Speaker Localization in Smartphones using Adaptive Eigenvalue Decomposition with Noise Reduction

Abstract

Most smartphones are dual microphone devices capable of determining the direction of arrival of an utterance from a speaker source. The widespread use of such devices helps in improving hearing aid systems without increased expenses. These types of sound source localization (SSL) systems with two sensors take advantage of time delay estimation (TDE) techniques such as cross-correlation and adaptive eigenvalue decomposition (AED). The former lacks reliability in situations with reverb, while the latter suffers from background noise. In this paper, we observed the effect of integrating a noise reduction algorithm to AED for SSL applications. Given the robustness of AED with room reverb, we expect performance improvement of TDE from noise-reduced outputs.
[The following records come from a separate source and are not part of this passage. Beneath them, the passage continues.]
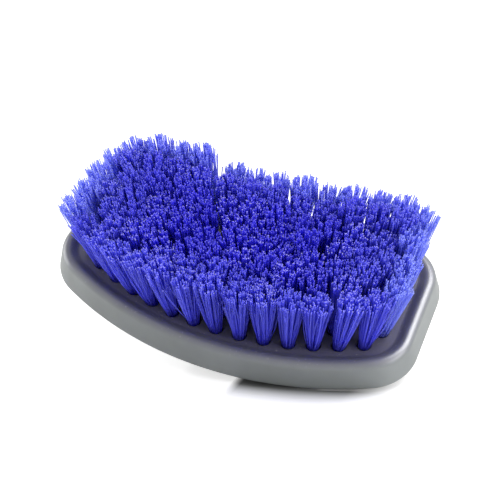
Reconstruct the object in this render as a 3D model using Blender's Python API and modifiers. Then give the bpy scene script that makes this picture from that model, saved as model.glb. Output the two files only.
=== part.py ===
"""Palm-held tire brush: a moulded block with a palm dome and rows of splayed bristle tufts.

The brush lies bristles up on its palm dome and on the front right of its rim, as it rests on a table.
Everything is modelled in the block's own level frame: X along the brush, -Y towards the bowed front
edge, +Z along the bristles, zero height at the crest of the lip. An empty then tips the brush to rest.
Units are metres and radians.
"""

import math

import bmesh
import bpy
from mathutils import Matrix, Vector

# Outline of the block at the foot of its wall
FOOT_HALF_LENGTH = 0.0791
FOOT_DEPTH = 0.0856
FRONT_RADIUS = 0.1502
CORNER_RADIUS = 0.0212
END_TAPER = math.radians(3.0)

# Wall and lip, from the foot upwards
FOOT_ROUND = 0.0012
FOOT_BAND = 0.0010
WALL_HEIGHT = 0.0088
WALL_DRAFT = 0.0018
LIP_WIDTH = 0.0028
LIP_RISE = 0.0028
LIP_INNER_ROUND = 0.0015

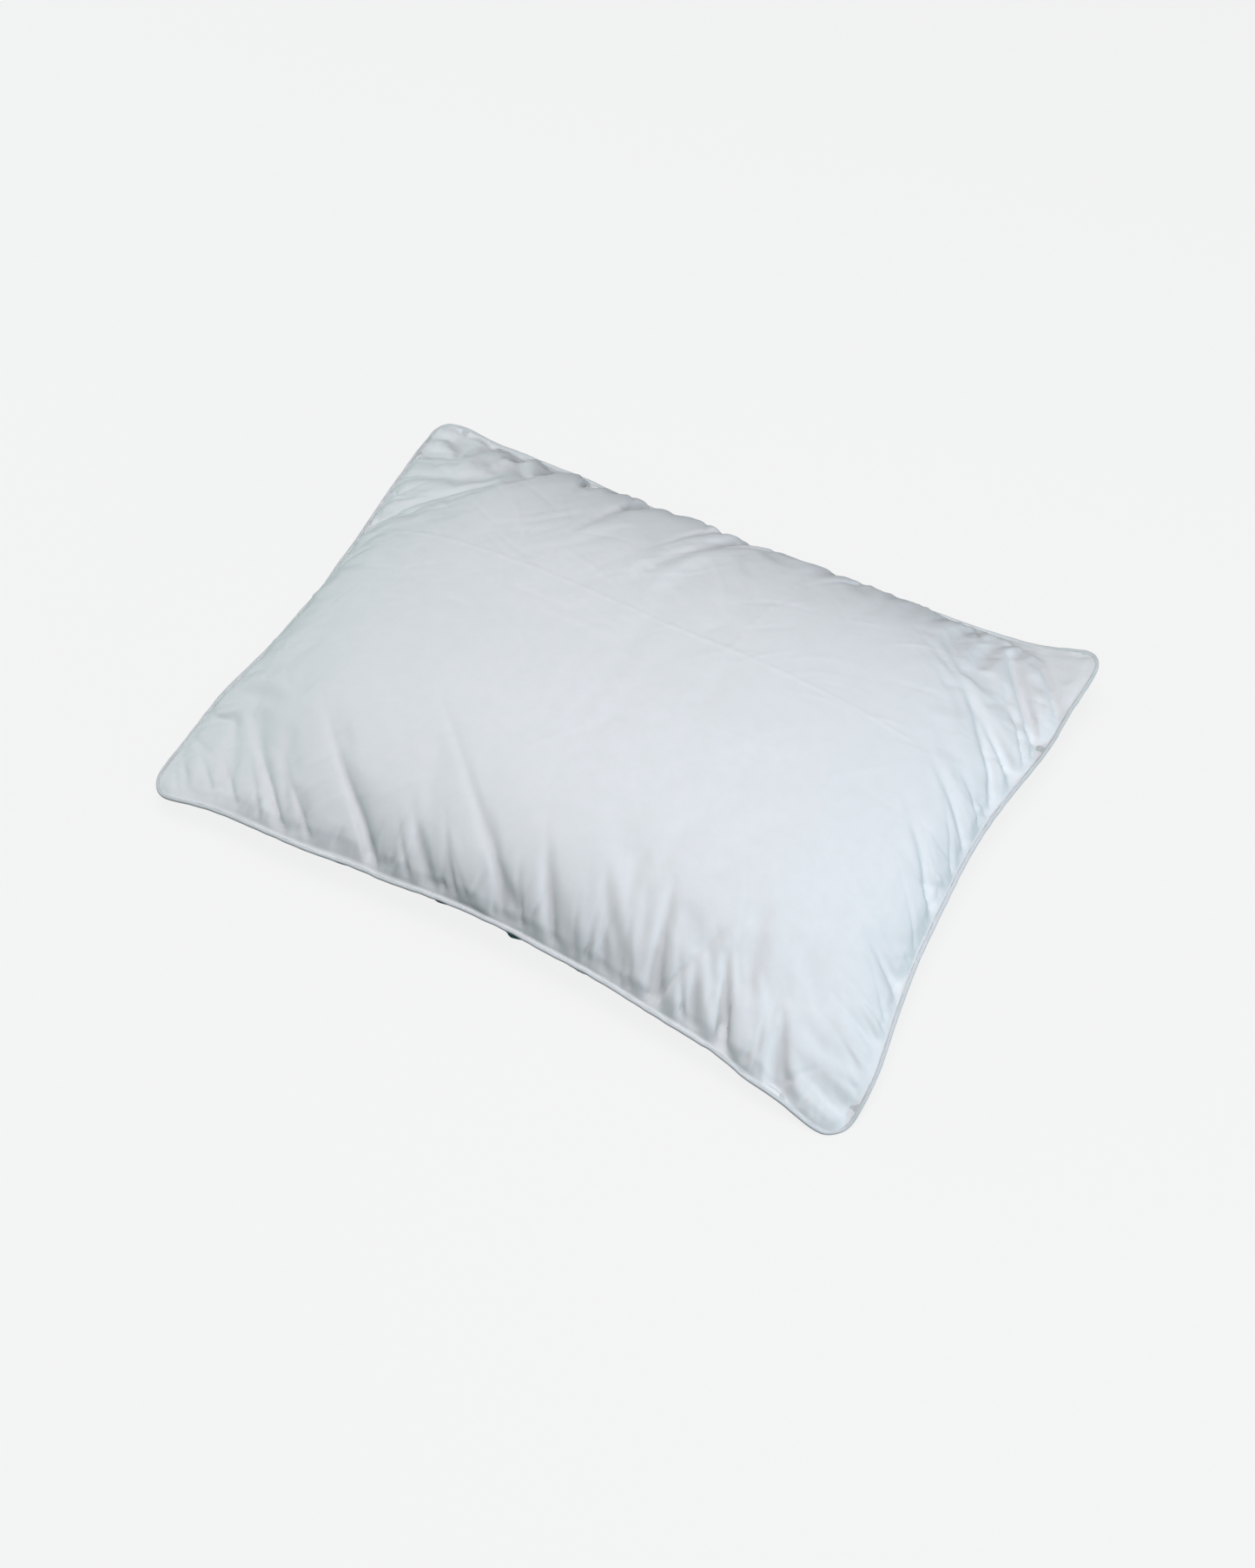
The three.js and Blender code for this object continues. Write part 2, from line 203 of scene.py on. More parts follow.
def fold(cloth, side, place, depth, half_width, reach, lean):
    """A valley in a piece of cloth that runs in from one side of the panel and fades out."""
    kind, sign = SIDES[side]
    along, away = (cloth.x, cloth.from_side) if kind == "long" else (cloth.y, cloth.from_end)
    across = cloth.y if kind == "long" else cloth.x
    valley = np.exp(-(((along - place - lean * away) / half_width) ** 2) - (away / reach) ** 2)
    return np.where(np.sign(across) == sign, -depth * valley, 0)


def gathers(seed, count):
    """Many small valleys along every side, where the sewing gathers the cloth. The count is per metre."""
    rng = np.random.default_rng(seed)
    height = np.zeros(PANEL.shape)
    for side, (kind, _) in SIDES.items():
        span = SEWN_LENGTH if kind == "long" else SEWN_WIDTH
        for _ in range(round(count * span)):
            place = rng.uniform(-0.46, 0.46) * span
            depth = rng.uniform(0.3, 1)
            half_width = rng.uniform(0.004, 0.010)
            reach = rng.uniform(0.02, 0.055)
            lean = rng.normal(FRONT_LEAN if side == "front" else 0, 0.25)
            height += fold(PANEL, side, place, depth, half_width, reach, lean)
    return height


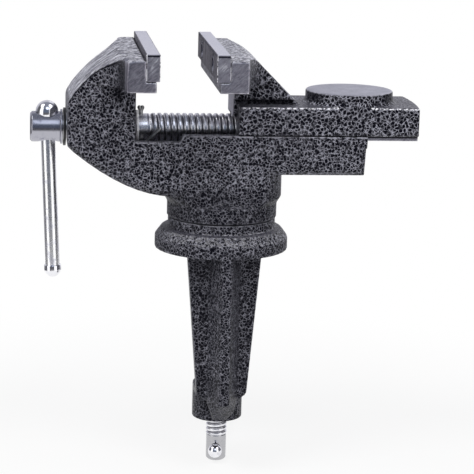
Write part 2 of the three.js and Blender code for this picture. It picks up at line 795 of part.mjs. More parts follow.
function handleCap() {
  const cap = turned([
    [0, capTop - capLength - capCone], [capFlat, capTop - capLength - capCone],
    [capRadius, capTop - capLength], [capRadius, capTop], [0, capTop],
  ], 'z', smallSides);
  const socket = rod(capPegRadius + seat, capTop - capSocket, capTop + overrun, 'z');
  return leaning(cap.subtract(socket));
}

// Clamp screw with its pad and its handle

function clampPad() {
  const top = -tableThickness;
  const bottom = top - padHeight;
  const socket = rod(clampTip + seat, bottom - overrun, bottom + padSocket, 'z');
  return turned([
    [0, bottom], [padNeck, bottom], [padRadius, top - padRim], [padRadius, top], [0, top],
  ], 'z').subtract(socket);
}

function clampScrew() {
  const padBottom = -tableThickness - padHeight;
  const tipTop = padBottom + padSocket - seat;
  const headTop = clampHead - clampDrop;
  const head = turned([
    [0, -clampDrop], [clampRadius - clampChamfer, -clampDrop],
    [clampRadius, clampChamfer - clampDrop], [clampRadius, headTop], [0, headTop],
  ], 'z');
  const thread = threaded(clampRadius, clampRoot, clampPitch, headTop - seat, padBottom - running);
  const tip = rod(clampTip, padBottom - overrun, tipTop, 'z');
  const hole = rod(clampBarHole, -clampRadius * 2, clampRadius * 2, 'y')
    .rotate([0, 0, -clampTurn]).translate([0, 0, clampHoleZ]);
  return head.add(thread).add(tip).subtract(hole);
}

function onClampBar(solid) {
  return solid.rotate([0, 0, -clampTurn]).translate([0, 0, clampHoleZ]);
}

function clampBall(place, inward) {
  const socket = rod(clampBarRadius + seat, ...sortedPair(0, inward * clampBallRadius * 2), 'y');
  return onClampBar(ball(clampBallRadius).subtract(socket).translate([0, place, 0]));
}

function clampBar() {
  const near = seat - clampBallReach;
  const far = clampBarLength - clampBallReach - seat;
  return onClampBar(rod(clampBarRadius, near, far, 'y', smallSides));
}

addPiece('clamp_base', baseCasting(), paint);
addPiece('swivel_lock_screw', lockScrew(), zinc);
addPiece('head_casting', headCasting(), paint);
addPiece('fixed_jaw_plate', jawPlate(fixedGrip, -1), ground);
addPlateScrews('fixed_plate_screw', fixedGrip, -1);
addPiece('sliding_jaw', slidingJaw(), paint);
addPiece('sliding_jaw_plate', jawPlate(movingGrip, 1), ground);
addPlateScrews('sliding_plate_screw', movingGrip, 1);
addPiece('spindle_nut', spindleNut(), castIron);
addNutScrews();
addPiece('spindle', spindle(), zinc);
addPiece('thrust_washer', spindleWasher(
  thrustRadius, -bodyReach - seat - thrustThickness, thrustThickness), blackSteel);
addPiece('retaining_washer', spindleWasher(
  retainerRadius, padFace + seat, retainerThickness), blackSteel);
addPiece('split_pin', splitPin(), zinc);
addPiece('handle_bar', handleBar(), zinc);
addPiece('handle_ball', handleBall(), zinc);
addPiece('handle_cap', handleCap(), zinc);
addPiece('clamp_pad', clampPad(), zinc);
addPiece('clamp_screw', clampScrew(), zinc);
addPiece('clamp_bar', clampBar(), zinc);
addPiece('clamp_ball_front', clampBall(-clampBallReach, 1), zinc);
addPiece('clamp_ball_rear', clampBall(clampBarLength - clampBallReach, -1), zinc);

export default vise;
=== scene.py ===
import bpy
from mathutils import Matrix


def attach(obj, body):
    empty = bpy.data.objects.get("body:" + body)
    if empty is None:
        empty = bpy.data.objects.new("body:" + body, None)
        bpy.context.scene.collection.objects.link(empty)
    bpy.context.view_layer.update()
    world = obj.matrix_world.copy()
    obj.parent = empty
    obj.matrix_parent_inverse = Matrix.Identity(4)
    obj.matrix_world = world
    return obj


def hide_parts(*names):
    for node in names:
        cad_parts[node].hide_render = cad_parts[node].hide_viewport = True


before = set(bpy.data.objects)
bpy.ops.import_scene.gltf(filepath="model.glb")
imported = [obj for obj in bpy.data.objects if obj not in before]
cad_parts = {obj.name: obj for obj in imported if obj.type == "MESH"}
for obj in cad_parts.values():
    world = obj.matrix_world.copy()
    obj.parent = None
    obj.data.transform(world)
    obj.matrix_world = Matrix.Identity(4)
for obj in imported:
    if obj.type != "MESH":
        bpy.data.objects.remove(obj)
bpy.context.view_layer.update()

from math import cos, pi, radians, sin

import bmesh
import bpy
import numpy as np
from mathutils import Matrix, Vector

MM = 0.001

# Sizes and places of the part, in millimetres, as in its source
SCREW_Z = 54.2
BED_TOP = 53.4
JAW_BOTTOM = 75.6
JAW_HALF = 45
BLOCK_DEPTH = 14
FIXED_GRIP = -32
MOVING_GRIP = -8
WEB_FRONT = 2.9
PLATE_TOP = 92
PLATE_BOTTOM = 80.4
PLATE_DEPTH = 5.9
PLATE_EDGE = 0.3
TOOTH_PITCH = 2.5
TOOTH_DEPTH = 0.5
TOOTH_HALF = 0.5
PLATE_SCREW_Y = 25
PLATE_SCREW_SUNK = 0.8
PLATE_SCREW_HEAD = 3.75
PLATE_SCREW_SHANK = 2
PLATE_SCREW_REACH = 11.5
PLATE_SCREW_EDGE = 0.5
PLATE_SCREW_CONE = 2.4
SLOT_HALVES = (0.5, 5, 1)
PLATE_HOLE_HEAD = 3.95
PLATE_HOLE_BORE = 2.3
RIDGE_X = -50.2
RIDGE_Z = 88
RIDGE_REACH = 8
SLOPE_LOW = (-68, 70)
SLOPE_HIGH = (RIDGE_X, RIDGE_Z)
SLOPE_SWELL = 1.4
SLOPE_SKIN = 5
ANVIL_TOP = 72
SLIDE_TOP = 66.4

BARREL_START = -86
BARREL_END = -72.8
BARREL_RADIUS = 6.75
BARREL_FACE = 5.9
BARREL_GROOVE = 0.5
BARREL_GAP = 0.1
COLLAR_RADIUS = 7.7
COLLAR_END = -71.8
SHANK_RADIUS = 6.1
THREAD_START = -33.5
THREAD_END = 55
THREAD_RADIUS = 6.4
THREAD_ROOT = 5.1
THREAD_PITCH = 2.8
THREAD_LAP = 1.2
THREAD_RUN_IN = 4.5
THRUST_RADIUS = 8.4
THRUST_START = -71.5
RETAINER_RADIUS = 7.6
RETAINER_START = -39.4
WASHER_THICKNESS = 1.2
WASHER_BORE = 6.5
PIN_X = -37.1
PIN_RADIUS = 0.85
PRONG_RADIUS = 0.95
PRONG_LENGTH = 2.3
PRONG_SPREAD = 28
PRONG_ROOT = 3
PRONG_BEND = 1.2
PIN_SIDE = 8.4
PIN_RUN = 8.6
PIN_RISE = 8
PIN_DROP = 0.4
PIN_BEND = 2.2

BAR_X = -78.3
BAR_LEAN = 2.35
BAR_RADIUS = 3.15
BAR_HOLE = 3.45
BALL_RADIUS = 5
BALL_RISE = 6.65
CAP_TOP = -62.6
CAP_RADIUS = 3.75
CAP_LENGTH = 2.9
CAP_CONE = 2.6
CAP_FLAT = 1.6
CAP_STEP = 0.5
CAP_SOCKET = 1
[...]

The minimum mean-square error with decision-directed (MMSE-DD) noise estimation algorithm acts as a filter for the received signals. We proposed $\text{MMSE}-\text{DD}+\text{AED}$ to obtain an SSL algorithm in poor environment conditions. The empirical results of the system yielded 69.87%, which is a significant improvement from previous SSL algorithms in smartphones. Furthermore, a tilt compensation solution boosted the accuracy to 79.28%, addressing the dynamic behavior of the built-in microphones of the device.